Is it Dementia, or Aging?

Knowing the difference between normal aging and signs of dementia is important for early diagnosis, treatment, and empowered decision making.


When are lapses in memory a cause for concern, and when are they simply a frustrating inconvenience? If you have noticed changes in the cognitive abilities of yourself or someone you know, getting a proper diagnosis is important.

What is Dementia? Dementia refers to a decline in a person’s memory and other cognitive abilities that interferes with normal daily life. An estimated five million people in the U.S. are currently living with dementia. While age is the greatest risk factor, dementia is not a normal part of aging. Beyond your age, your cardiovascular health is the most important indicator of dementia risk.

Try these tips to identify dementia:

Know the Signs. Learn to identify common signs of dementia versus normal age-related memory loss.

See a Doctor. If you notice signs or symptoms in yourself or a loved one that seem beyond the typical changes of aging, consult a doctor to get an evaluation.

Plan. Early detection of dementia allows time for you and your loved ones to make important decisions and to plan for future care.

Live Healthy. Lifestyle behaviors—including being physically active, eating well, not smoking, stimulating the brain, keeping social, limiting alcohol intake, and getting an adequate amount of sleep—support a healthy brain and may delay onset of dementia.

The most common cause of dementia is Alzheimer’s disease, accounting for more than 80 percent of all cases. “Alzheimer’s is a progressive disorder,” says Christopher Weber, Ph.D., director of Global Science Initiatives for the Alzheimer’s Association. “This means the signs of dementia start out slowly and gradually get worse, so it’s important to watch for subtle changes that are more than normal aging and could indicate dementia.” Other conditions can also lead to cognitive changes, including a brain tumor, sleep disturbances, severe vitamin B12 deficiency, dementia with Lewey bodies, frontal-temporal dementia, and Parkinson’s disease.

Beyond Normal Aging. “We all forget things at times—misplacing car keys, forgetting the name of a person you just met and recalling it later,” says Richard M. Dupee, MD, MACP, AGSF, a gerontologist and clinical professor of medicine at Tufts University School of Medicine. “We might even need to make lists more often as we get older. Minor memory problems such as these, as well as decline in other thinking skills, are what we call age associated memory impairment, and are of no concern.” These lapses are manageable, and do not interfere with function and normal day-to-day activity, he explains.

With dementia, things that were once commonplace mental activities become difficult. For example, if someone who always balanced their checkbook or followed recipes can no longer do so, that could be a sign of dementia’s onset. (This would not be a sign of dementia for someone who was never good at these tasks.). Getting lost while driving in a familiar place is another example of a common warning sign. If you find your lost keys by the refrigerator and suddenly remember you set them there when your arms were full of groceries, that’s normal. If you have no recollection of how they got there, that’s a warning sign for the onset of dementia. (For more warning signs, see 10 Warning Signs of Alzheimer’s.)

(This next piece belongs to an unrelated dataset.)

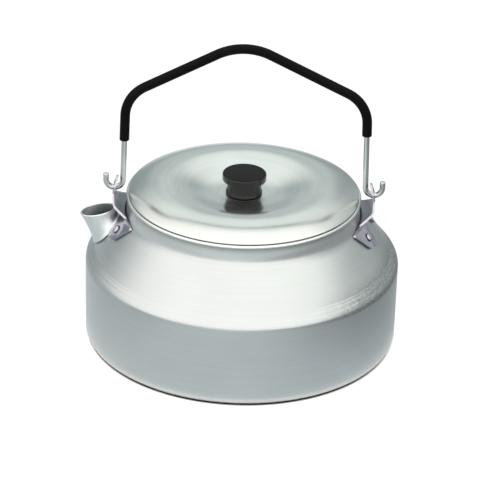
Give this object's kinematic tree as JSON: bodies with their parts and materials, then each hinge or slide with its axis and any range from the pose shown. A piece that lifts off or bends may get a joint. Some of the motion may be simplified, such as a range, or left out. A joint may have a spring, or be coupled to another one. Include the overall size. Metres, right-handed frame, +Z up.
{
  "type": "camping kettle",
  "caption": "Squat aluminium camping kettle with a sunk lid, black knob, short spout and a folding wire bail with a rubber grip.",
  "frame": {"origin": "centre of the flat base, on the surface the kettle stands on", "axes": "+Z up along the axis of the body and the lid, +X along the bail from the spout's lug to the plain lug, so the spout points along -X; the bail stands in the XZ plane"},
  "size_m": [0.1782, 0.175, 0.1749],
  "materials": {
    "body": "spun, fine satin",
    "spout": "drawn, soft polish",
    "lid": "spun, polished satin",
    "lug": "bright plated",
    "rivet": "bright plated",
    "wire": "drawn, bright",
    "fixing": "plated",
    "grip": "semi-gloss tube",
    "knob": "moulded phenolic, glossy"
  },
  "bodies": {
    "kettle": {"kettle_body": "body", "spout": "spout", "lug_left": "lug", "lug_right": "lug", "rivet_left_front": "rivet", "rivet_left_rear": "rivet", "rivet_right_front": "rivet", "rivet_right_rear": "rivet"},
    "bail": {"bail_wire": "wire", "bail_grip": "grip"},
    "lid": {"lid": "lid", "knob": "knob", "knob_screw": "fixing", "knob_washer": "fixing"}
  },
  "joints": [
    {"name": "bail_swing", "type": "hinge", "parent": "kettle", "child": "bail", "pos_m": [0, 0, 0.087], "axis": [1, 0, 0], "range_deg": [-105, 105]},
    {"name": "lid_lift", "type": "slide", "parent": "kettle", "child": "lid", "axis": [0, 0, 1], "range_m": [0, 0.025]}
  ]
}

Early Detection. “Some causes of memory problems are treatable,” says Dupee. “And if not, such as in the case of Alzheimer’s, there are medications that may slow down the loss of memory.” Early diagnosis is essential for determining and starting treatment. It is also an opportunity for people with dementia and their care partners to get information and support as quickly as possible. “People who are diagnosed early have more time to make decisions regarding their care plan,” says Weber, “including building a care team, budgeting, receiving counseling, outlining their advanced directives, enrolling in clinical trials, and addressing driving and other safety concerns.” Knowing what’s coming empowers people to make decisions for themselves while they still can.

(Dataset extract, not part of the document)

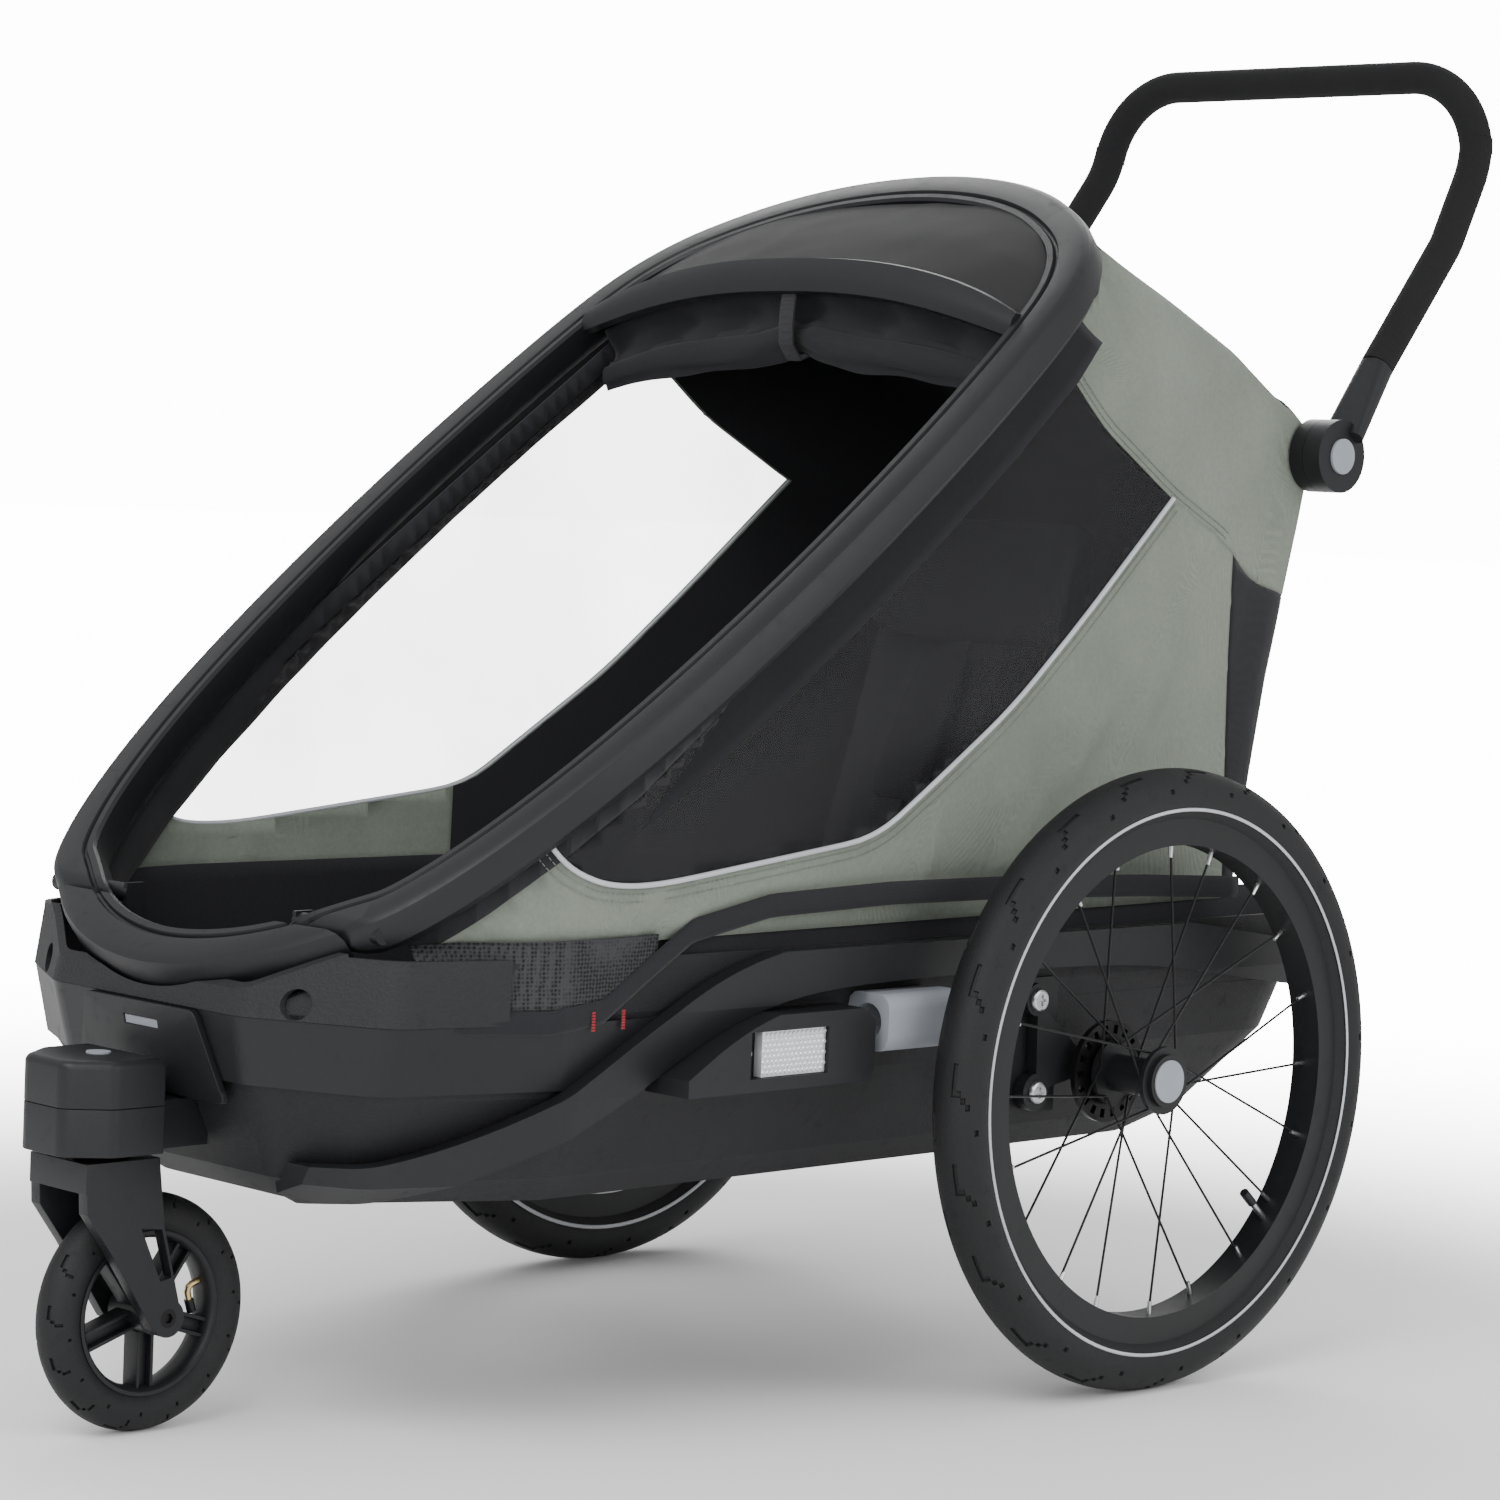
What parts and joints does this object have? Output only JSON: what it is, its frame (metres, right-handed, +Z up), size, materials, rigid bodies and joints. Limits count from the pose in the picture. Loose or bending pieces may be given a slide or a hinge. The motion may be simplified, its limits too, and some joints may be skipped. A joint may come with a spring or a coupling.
{
  "type": "child bicycle trailer",
  "caption": "Covered two-wheel child trailer with an oval roof hoop, tinted side windows, a folding push handle and a swivelling stroller wheel.",
  "frame": {"origin": "middle of the base: centre of the bounding box in plan, on the ground", "axes": "+X to the child's left, -Y forward along travel, +Z up; the rear axle runs along X"},
  "size_m": [0.696, 1.3645, 1.1035],
  "materials": {
    "hull_plastic": "moulded, fine grained",
    "trim_plastic": "satin",
    "grey_plastic": "satin",
    "frame_black": "powder coat",
    "steel": "zinc plated",
    "black_steel": "black coated",
    "brass": "plain",
    "tyre": "slick with shallow grooves",
    "foam": "closed-cell foam",
    "green_cloth": "coated plain weave",
    "black_cloth": "woven",
    "window_film": "smoke tinted film",
    "reflector": "honeycomb prism"
  },
  "bodies": {
    "chassis": {"tub": "hull_plastic", "bumper_band": "trim_plastic", "side_beam_left": "trim_plastic", "side_beam_right": "trim_plastic", "rear_beam": "trim_plastic", "front_face": "hull_plastic", "front_cover": "trim_plastic", "hoop_brackets": "frame_black", "latch_panel": "trim_plastic", "latch_key": "grey_plastic", "pod_cover": "trim_plastic", "pod_base": "trim_plastic", "reflector_pod_left": "trim_plastic", "reflector_pod_right": "trim_plastic", "reflectors": "reflector", "reflector_screws": "steel", "tow_sleeve": "grey_plastic", "arm_brackets": "frame_black", "suspension_bolts": "steel", "rear_posts": "frame_black", "seat_base": "black_cloth", "seat_back": "black_cloth", "foot_mat": "black_cloth", "side_panel_left": "green_cloth", "side_panel_right": "green_cloth", "side_window_left": "window_film", "side_window_right": "window_film", "canopy": "green_cloth", "rear_mesh": "black_cloth"},
    "hoop": {"hoop": "trim_plastic", "sun_shade": "black_cloth"},
    "visor": {"visor_bow": "trim_plastic"},
    "rear_frame": {"rear_upright_left": "frame_black", "rear_upright_right": "frame_black"},
    "handle": {"handle_bar": "frame_black", "handle_grip": "foam", "handle_arm_left": "trim_plastic", "handle_arm_right": "trim_plastic"},
    "handle_button_left": {"handle_button_left": "grey_plastic"},
    "handle_button_right": {"handle_button_right": "grey_plastic"},
    "fork": {"fork": "trim_plastic", "fork_axle": "steel"},
    "front_wheel": {"front_tyre": "tyre", "front_rim": "trim_plastic", "front_valve": "brass"},
    "pod_button": {"pod_button": "grey_plastic"},
    "swing_arm_left": {"swing_arm_left": "frame_black"},
    "wheel_left": {"tyre_left": "tyre", "rim_left": "frame_black", "spokes_left": "black_steel", "hub_shell_left": "frame_black", "brake_disc_left": "black_steel"},
    "hub_cap_left": {"hub_cap_left": "grey_plastic"},
    "swing_arm_right": {"swing_arm_right": "frame_black"},
    "wheel_right": {"tyre_right": "tyre", "rim_right": "frame_black", "spokes_right": "black_steel", "hub_shell_right": "frame_black", "brake_disc_right": "black_steel"},
    "hub_cap_right": {"hub_cap_right": "grey_plastic"}
  },
  "joints": [
    {"name": "hoop_fold", "type": "hinge", "parent": "chassis", "child": "hoop", "pos_m": [0, -0.53425, 0.382], "axis": [-1, 0, 0], "range_deg": [0, 36], "deforming": ["side_panel_left", "side_panel_right", "side_window_left", "side_window_right", "canopy", "rear_mesh", "seat_back"]},
    {"name": "rear_frame_fold", "type": "hinge", "parent": "chassis", "child": "rear_frame", "pos_m": [0, 0.40575, 0.545], "axis": [1, 0, 0], "range_deg": [0, 78.2]},
    {"name": "visor_tilt", "type": "hinge", "parent": "hoop", "child": "visor", "pos_m": [0, 0.03875, 0.83046], "axis": [1, 0, 0], "range_deg": [-25, 25]},
    {"name": "handle_tilt", "type": "hinge", "parent": "rear_frame", "child": "handle", "pos_m": [0, 0.45375, 0.748], "axis": [1, 0, 0], "range_deg": [-120, 30]},
    {"name": "handle_button_left", "type": "slide", "parent": "handle", "child": "handle_button_left", "axis": [-1, 0, 0], "range_m": [0, 0.003], "stiffness_N_per_m": 600},
    {"name": "handle_button_right", "type": "slide", "parent": "handle", "child": "handle_button_right", "axis": [1, 0, 0], "range_m": [0, 0.003], "stiffness_N_per_m": 600},
    {"name": "caster_swivel", "type": "hinge", "parent": "chassis", "child": "fork", "pos_m": [0, -0.63025, 0.2], "axis": [0, 0, 1], "continuous": true},
    {"name": "front_wheel_spin", "type": "hinge", "parent": "fork", "child": "front_wheel", "pos_m": [0, -0.59025, 0.088], "axis": [1, 0, 0], "continuous": true},
    {"name": "pod_button_press", "type": "slide", "parent": "chassis", "child": "pod_button", "axis": [0, 0, -1], "range_m": [0, 0.002], "stiffness_N_per_m": 600},
    {"name": "suspension_left", "type": "hinge", "parent": "chassis", "child": "swing_arm_left", "pos_m": [0, 0.08575, 0.234], "axis": [1, 0, 0], "range_deg": [-2, 2], "stiffness_Nm_per_rad": 4000},
    {"name": "wheel_spin_left", "type": "hinge", "parent": "swing_arm_left", "child": "wheel_left", "pos_m": [0, 0.15575, 0.248], "axis": [1, 0, 0], "continuous": true},
    {"name": "hub_cap_press_left", "type": "slide", "parent": "wheel_left", "child": "hub_cap_left", "axis": [-1, 0, 0], "range_m": [0, 0.0025], "stiffness_N_per_m": 600},
    {"name": "suspension_right", "type": "hinge", "parent": "chassis", "child": "swing_arm_right", "pos_m": [0, 0.08575, 0.234], "axis": [1, 0, 0], "range_deg": [-2, 2], "stiffness_Nm_per_rad": 4000},
    {"name": "wheel_spin_right", "type": "hinge", "parent": "swing_arm_right", "child": "wheel_right", "pos_m": [0, 0.15575, 0.248], "axis": [1, 0, 0], "continuous": true},
    {"name": "hub_cap_press_right", "type": "slide", "parent": "wheel_right", "child": "hub_cap_right", "axis": [1, 0, 0], "range_m": [0, 0.0025], "stiffness_N_per_m": 600}
  ],
  "couplings": [
    {"joint": "rear_frame_fold", "follows": "hoop_fold", "ratio": 2.1667}
  ]
}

What to Do. If you notice consistent changes in your cognitive abilities that seem beyond the normal changes of aging and interfere with your normal daily activities, talk to a doctor. If you notice these changes in a friend or loved one, have a trusted person approach that person at a quiet time and place to discuss these concerns and next steps.

No matter what your current situation, take steps to protect your brain. “Lifestyle behaviors that benefit heart health, like exercise, quitting smoking, and consuming a healthy dietary pattern, will also benefit the brain,” says Weber. “In general, it is best to eat a heart-healthy diet low in saturated fats and high in vegetables and fruits.” It’s also beneficial to keep the brain stimulated by learning something new, doing puzzles you find challenging, and staying socially engaged. Additionally, minimize the risk of head injury by using a safety helmet when appropriate and practicing fall prevention, and try to get seven to nine hours of sleep a night.

Be familiar with the warning signs of dementia, trust your perception of changes in your abilities, take the concerns of family and friends seriously, and don’t be afraid to talk with a healthcare provider.